Dozens of SRO hotels like the Lincoln have closed in the past two decades due to building owners’ decisions to sell their property, and this is not the first time during the housing crisis Portland currently faces that local government has stepped into to provide additional money to prevent the forced eviction and probable homelessness of low-income Portlanders.
In 2017, Kafoury approved nearly $50,000 to ensure that families living at the Normandy Apartments, an apartment complex in northeast Portland whose new owner suddenly increased the building’s rent by 100 percent, could continue living in the building until the school year ended.

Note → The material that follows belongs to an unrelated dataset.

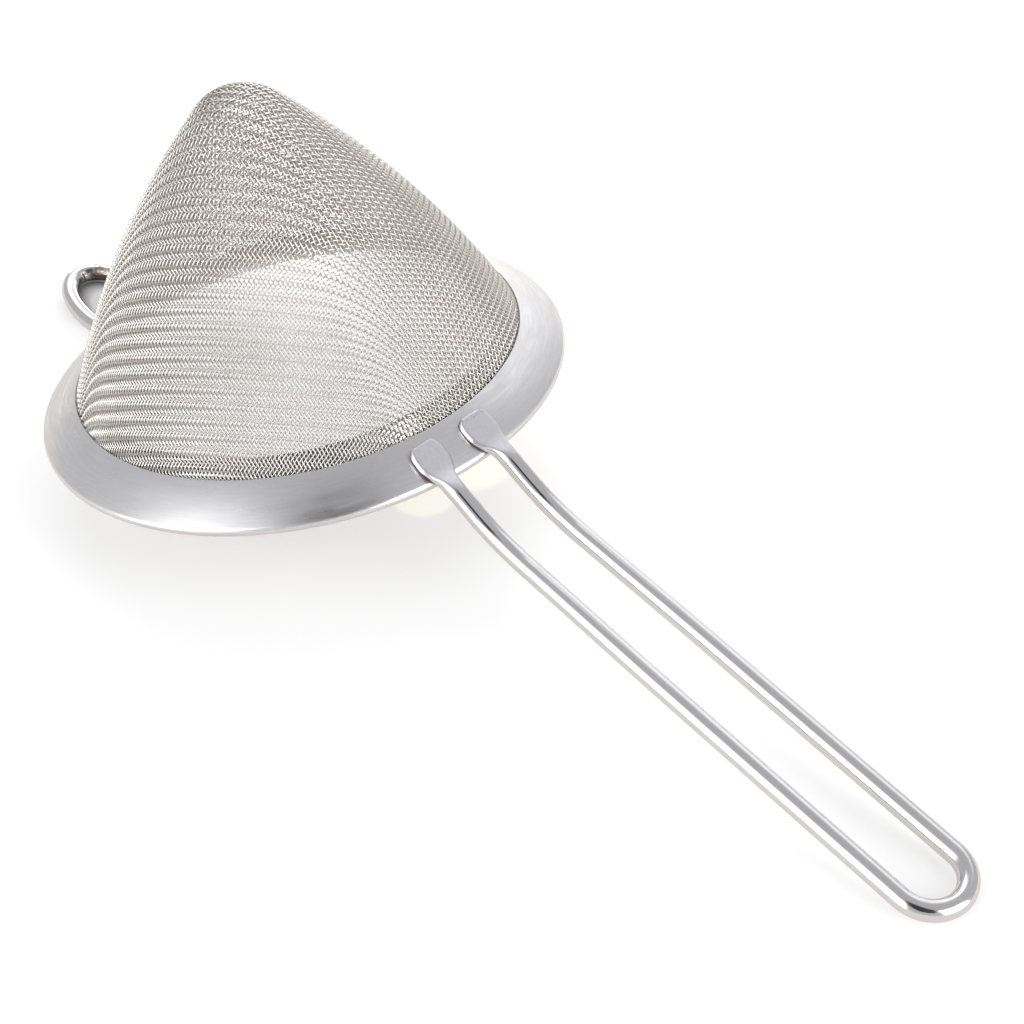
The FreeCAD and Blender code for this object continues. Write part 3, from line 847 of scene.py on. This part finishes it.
handle_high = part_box("handle_wire")[1]
hook_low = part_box("hook_wire")[0]
handle = Bow(1, 1.65, 5.7, 18.2, handle_high.x / MM - 1.65, 40.3, 9.0)
hook = Bow(-1, 1.65, 6.95, -8.5, -hook_low.x / MM - 1.65, 40.4, 8.0)
handle.pinch = 0.2
handle.toe = 0.45
handle.sway = 0.7
hook.drift = 1.0
HOOK_BEND_RUN = 18.7
HANDLE_BEND = np.array([56.2, -6.57])
bow_piece(
    "handle_loop",
    handle,
    [handle.at(10.0), HANDLE_BEND],
    [8.0, 30.0],
    handle.reach - handle.half * math.cos(handle.slope),
    "handle_wire",
)
bow_piece("hook_loop", hook, [hook.at(HOOK_BEND_RUN)], [4.0], 57.0, "hook_wire")

for node in ("handle_spot_welds", "hook_spot_welds"):
    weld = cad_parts[node]
    weld.data.materials.clear()
    weld.data.materials.append(WELD)

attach(band, "root")
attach(ring, "root")


# ---------------------------------------------------------------- floor, light and camera

def apart_from(tree, x, y, along_mm, across_mm):
    """Distance on the floor from a point given in millimetres."""
    east = maths(tree, "SUBTRACT", x, along_mm * MM)
    north = maths(tree, "SUBTRACT", y, across_mm * MM)
    return maths(
        tree, "SQRT", maths(tree, "ADD", maths(tree, "MULTIPLY", east, east), maths(tree, "MULTIPLY", north, north))
    )


def hook_contact(tree, x, y):
    """Shadow where the hook's loop touches the floor, darkest along the inside of the wire."""
    middle, lean, long_half, short_half = LOOP_INSIDE
    east = maths(tree, "DIVIDE", maths(tree, "SUBTRACT", x, middle * MM), long_half * MM)
    north = maths(tree, "DIVIDE", maths(tree, "SUBTRACT", y, lean * MM), short_half * MM)
    out = maths(
        tree, "SQRT", maths(tree, "ADD", maths(tree, "MULTIPLY", east, east), maths(tree, "MULTIPLY", north, north))
    )
    near_wire = maths(tree, "MULTIPLY", span(tree, out, 0.74, 1.02, 0.0, 0.9), span(tree, out, 1.05, 1.15, 1.0, 0.0))
    return maths(tree, "MULTIPLY", near_wire, span(tree, east, -0.2, 0.2, 1.0, 0.0))


def floor_material():
    """White sweep with painted light: brighter behind the strainer, two cream patches of painted light under its rim,
    a painted shadow round the hook, and a darker, warmer colour in mirror reflections.
    """
    material, tree, shader = new_material("white_paper")
    grain = even_noise(tree, 400.0, detail=2.0)
    x, y, z = place(tree)
    glossy = tree.nodes.new("ShaderNodeLightPath").outputs["Is Glossy Ray"]
    # painted light: the floor glows more towards the back, behind the strainer, less so in reflections
    behind = maths(tree, "MULTIPLY", span(tree, y, 0.01, 0.16, 0.0, 1.0), span(tree, glossy, 0.0, 1.0, 1.0, 0.2))
    glow = maths(tree, "ADD", FLOOR_GLOW, behind)
    patches = 0.0
    for along_mm, across_mm, reach_mm in LIGHT_PATCHES:
        apart = apart_from(tree, x, y, along_mm, across_mm)
        patch = span(tree, apart, (reach_mm - 0.5) * MM, (reach_mm + 0.5) * MM, PATCH_GLOW, 0.0)
        patches = maths(tree, "MAXIMUM", patches, patch)
    shade = span(tree, apart_from(tree, x, y, *HOOK_SHADE), 0.003, 0.009, -0.2, 0.0)
    contact = hook_contact(tree, x, y)
    paper = blend_colour(tree, grain, (0.64, 0.64, 0.64, 1), (0.66, 0.66, 0.66, 1))
    # painted reflection: in mirror reflections the floor is darker and warmer
    plain = blend_colour(tree, glossy, paper, (0.56, 0.54, 0.51, 1))
    put(tree, shader.inputs["Base Color"], blend_colour(tree, contact, plain, (0.13, 0.12, 0.115, 1)))
    shader.inputs["Roughness"].default_value = 0.9
    shader.inputs["Specular IOR Level"].default_value = 0.1
    cream = maths(tree, "DIVIDE", patches, PATCH_GLOW)
    light = blend_colour(tree, cream, (1.0, 0.998, 0.99, 1), (1.0, 0.985, 0.84, 1))
    # painted reflection: a warmer, dimmer glow as seen in mirror reflections
    put(tree, shader.inputs["Emission Color"], blend_colour(tree, glossy, light, (0.9, 0.86, 0.8, 1)))
    strength = maths(tree, "ADD", maths(tree, "ADD", glow, patches), shade)
    lit = maths(tree, "SUBTRACT", 1.0, contact)
    put(tree, shader.inputs["Emission Strength"], maths(tree, "MULTIPLY", strength, lit))
    return material


FLOOR_GLOW = 0.41
# along, across and radius, in millimetres from where the hook rests
LIGHT_PATCHES = [(95.0, 5.0, 5.6), (95.5, 15.5, 6.2)]
PATCH_GLOW = 0.13
HOOK_SHADE = (7.5, -2.5)
# middle along and across, half length and half width of the opening in the hook's loop
LOOP_INSIDE = (15.3, -1.0, 13.6, 5.3)


def set_floor():
    """A plane that the hook's loop and the handle's end both rest on."""
    hook_end = Vector((-hook.reach, 0.0, hook_centre_height())) * MM
    handle_end = Vector((handle.reach, 0.0, handle_centre_height())) * MM
    along = (handle_end - hook_end).normalized()
    up = Vector((-along.z, 0.0, along.x))
    base = hook_end - up * hook.wire * MM
    mesh = bpy.data.meshes.new("floor")
    size = 4.0
    corners = [(-size, -size, 0), (size, -size, 0), (size, size, 0), (-size, size, 0)]
    mesh.from_pydata(corners, [], [(0, 1, 2, 3)])
    mesh.materials.append(floor_material())
    floor = bpy.data.objects.new("floor", mesh)
    bpy.context.scene.collection.objects.link(floor)
    across = up.cross(along)
    floor.matrix_world = Matrix.Translation(base) @ Matrix((along, across, up)).transposed().to_4x4()
    return base, along, across, up


def handle_centre_height():
    return HANDLE_BEND[1] - (handle.reach - HANDLE_BEND[0]) * math.tan(handle.slope)


def hook_centre_height():
    turn = hook.at(HOOK_BEND_RUN)
    return turn[1] - (hook.reach - turn[0]) * math.tan(hook.slope)


base, along, across, up = set_floor()


def soft_box(name, position, target, width, height, power, colour=(1, 1, 1)):
    """A rectangular lamp at a position given along, across and up from the middle of the floor."""
    data = bpy.data.lights.new(name, "AREA")
    data.shape = "RECTANGLE"
    data.size = width
    data.size_y = height
    data.energy = power
    data.color = colour
    lamp = bpy.data.objects.new(name, data)
    bpy.context.scene.collection.objects.link(lamp)
    spot = base + along * position[0] + across * position[1] + up * position[2]
    aim = base + along * target[0] + across * target[1] + up * target[2]
    lamp.location = spot
    lamp.rotation_mode = "QUATERNION"
    lamp.rotation_quaternion = (aim - spot).to_track_quat("-Z", "Y")
    return lamp


def dot(tree, first, second):
    node = tree.nodes.new("ShaderNodeVectorMath")
    node.operation = "DOT_PRODUCT"
    put(tree, node.inputs[0], first)
    put(tree, node.inputs[1], second)
    return node.outputs["Value"]


def floor_direction(azimuth, elevation):
    """A direction given by its bearing from the handle and its height above the floor, in degrees."""
    bearing, rise = math.radians(azimuth), math.radians(elevation)
    return (along * math.cos(bearing) + across * math.sin(bearing)) * math.cos(rise) + up * math.sin(rise)


def set_world():
    """A dim room with bright soft boxes round it."""
    world = bpy.data.worlds.new("studio")
    bpy.context.scene.world = world
    world.use_nodes = True
    tree = world.node_tree
    background = tree.nodes["Background"]
    direction = tree.nodes.new("ShaderNodeTexCoord").outputs["Generated"]
    height = maths(tree, "ARCSINE", dot(tree, direction, up))
    value = span(tree, height, 0.0, math.radians(80.0), ROOM_LOW, ROOM_HIGH)
    for azimuth, half_width, low, high, soft, radiance, slant in SOFT_BOXES:
        ahead = dot(tree, direction, floor_direction(azimuth, 0.0))
        beside = dot(tree, direction, floor_direction(azimuth + 90.0, 0.0))
        bearing = maths(tree, "ADD", maths(tree, "ARCTAN2", beside, ahead), maths(tree, "MULTIPLY", height, slant))
        edge = math.radians(soft)
        wide = window(tree, bearing, -math.radians(half_width), math.radians(half_width), edge)
        tall = window(tree, height, math.radians(low), math.radians(high), edge)
        share = maths(tree, "MULTIPLY", wide, tall)
        rest = maths(tree, "MULTIPLY", value, maths(tree, "SUBTRACT", 1.0, share))
        value = maths(tree, "ADD", rest, maths(tree, "MULTIPLY", share, radiance))
    background.inputs["Color"].default_value = (0.985, 0.985, 1.0, 1)
    put(tree, background.inputs["Strength"], value)


ROOM_LOW = 0.645
ROOM_HIGH = 0.575
# bearing from the handle, half width, lower edge, upper edge, softness of the edges (degrees), radiance, and
# how far the bearing falls with each degree of height; the last is the dark gap above the camera
SOFT_BOXES = [
    (131.0, 16.0, -6.0, 50.0, 6.0, 1.3, 0.6),
    (-104.0, 24.0, -3.0, 60.0, 5.0, 1.35, 0.0),
    (-98.0, 16.0, -3.0, 45.0, 4.0, 5.0, 0.0),
    (12.0, 23.0, -3.0, 49.0, 3.5, 4.0, 0.0),
    (146.0, 24.0, 32.0, 58.0, 5.0, 2.2, 0.0),
    (-42.0, 32.0, 56.0, 79.0, 6.0, 0.03, 0.0),
]
set_world()


def set_dark_card():
    """The dark camera and its operator, which the wires and the rolled rim mirror. It stands behind the camera."""
    middle = Vector((handle.reach, 0.0, handle_centre_height())) * MM
    towards = floor_direction(CARD_BEARING, CARD_HEIGHT)
    radius = CARD_DISTANCE * math.tan(math.radians(CARD_HALF_ANGLE))
    turn = np.linspace(0.0, 2 * math.pi, 48, endpoint=False)
    mesh = bpy.data.meshes.new("dark_card")
    mesh.from_pydata([(radius * math.cos(a), radius * math.sin(a), 0.0) for a in turn], [], [tuple(range(len(turn)))])
    material, tree, shader = new_material("dark_card")
    put(tree, shader.inputs["Base Color"], blend_colour(tree, even_noise(tree, 20.0), (0.01, 0.01, 0.01, 1), (0.03, 0.03, 0.03, 1)))
    shader.inputs["Roughness"].default_value = 0.8
    mesh.materials.append(material)
    card = bpy.data.objects.new("dark_card", mesh)
    bpy.context.scene.collection.objects.link(card)
    card.location = middle + towards * CARD_DISTANCE
    card.rotation_mode = "QUATERNION"
    card.rotation_quaternion = towards.to_track_quat("Z", "Y")
    card.visible_camera = False


CARD_BEARING = -42.0
CARD_HEIGHT = 48.0
CARD_DISTANCE = 0.38
CARD_HALF_ANGLE = 22.5
set_dark_card()
soft_box("low_card", (-0.12, 0.12, 0.03), (0.0, 0.0, 0.0), 0.2, 0.06, 0.11)


def set_camera():
    data = bpy.data.cameras.new("camera")
    data.lens = 79.98
    data.sensor_width = 36.0
    data.clip_start = 0.01
    data.clip_end = 20.0
    camera = bpy.data.objects.new("camera", data)
    bpy.context.scene.collection.objects.link(camera)
    right = Vector((0.65516, 0.73898, -0.15710))
    upward = Vector((-0.35029, 0.48137, 0.80348))
    backward = Vector((0.66937, -0.47138, 0.57423))
    turn = Matrix((right, upward, backward)).transposed().to_4x4()
    camera.matrix_world = Matrix.Translation(Vector((290.90, -167.70, 199.20)) * MM) @ turn
    bpy.context.scene.camera = camera


set_camera()
bpy.context.scene.view_settings.view_transform = "Standard"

In September, the Portland Housing Bureau announced the purchase of the Westwind Apartments, a 70-unit SRO building on Northwest 6th Avenue and Flanders Street, which was a long-time home to low-income residents. The bureau purchased the building for $3 million using funds from the city’s $258.4 million housing bond, which voters passed in 2016 to preserve existing affordable housing and build additional units.
In June 2016, the housing bureau also purchased the Joyce Hotel for $4.2 million dollars.
The Joyce, an SRO hotel on Southwest 11th Avenue and Stark Street with 69 rooms that rented between $19 to $50 a night, was the last hotel in downtown Portland that offered weekly stays and was low-barrier, meaning managers accepted people who were intoxicated or under the influence of drugs.
Tenants received a 90-day eviction notice on Dec. 31, 2015, when the building’s owner, Dan Zilka, decided to sell the building.
The Lincoln’s tenants are also receiving between $2,900 and $3,300 to help pay for the cost of moving and paying move-in costs, as a result of an ordinance the Portland City Council last year, which mandates that landlords who issue no-cause evictions or raise the rent by 10 percent or more in a year provide tenants with relocation assistance.